Slowly but surely all the great unknowns of our move back to North America are being revealed. Grady found a job (albeit he's a little uncertain if the company will last being that it's a startup), we just bought a second car, Caitlin and I have somewhat of a regular weekly routine, I'm able to find my way around Rochester pretty good...etc etc. But it's hard that a couple of the biggies are still up in the air.

The most pressing deadline is finding a place to call home. May 1st draws ever nearer and day after day it seems that our success in finding a house doesn't. It's like finding a job: doing your research to find what ones you might potentially like, taking the time to apply (looking at the homes), and then just waiting to "hear back", or in our case with house searching, waiting to walk into one that suits us.

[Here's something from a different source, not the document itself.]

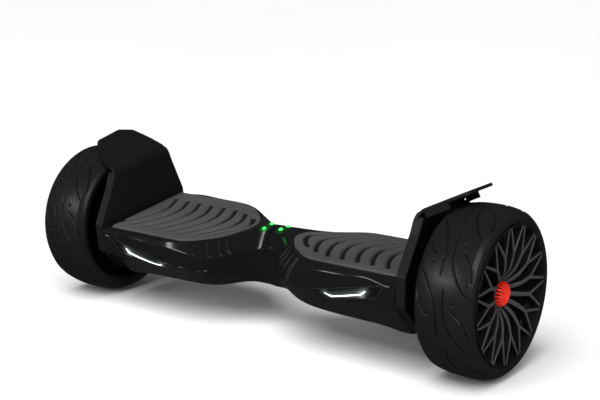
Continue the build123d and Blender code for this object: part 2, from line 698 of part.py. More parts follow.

It's also just as discouraging as being "out-interviewed" by someone with a couple extra qualifications when we even make it to putting an offer in only to be "out-bid." This has happened twice on homes we really felt were a super combination of amenities and size, location and price. Sooo frustrating!

Equally, if not more important is with which church family we will end up with. We have visited a few and not having been here for very long have yet to build relationships beyond the "Hi, how are you?" stage. This causes the most uncertainty in my heart right now--not having the deep and meaningful Christian support and friends nearby that would be so great to lean on as we deal with everything in adjusting to this new place and time in our lives.

So all I can do in this time is try to trust God a little more each day and have faith that he will come through for us, even if it's not in the way I expect and am praying for him to. Wow, but sometimes it's just so hard in each moment, y'know? I often don't even realize my lack of faith until after the fact when confusion/stress/exhaustion kicks in.

As I turn 26 I want to confidently turn my face toward the Father, stretching out my arms to receive his comfort and certainty. Oh Lord, do I ever need you to strengthen my faith today! May my eyes be opened to know more of who you really are this year.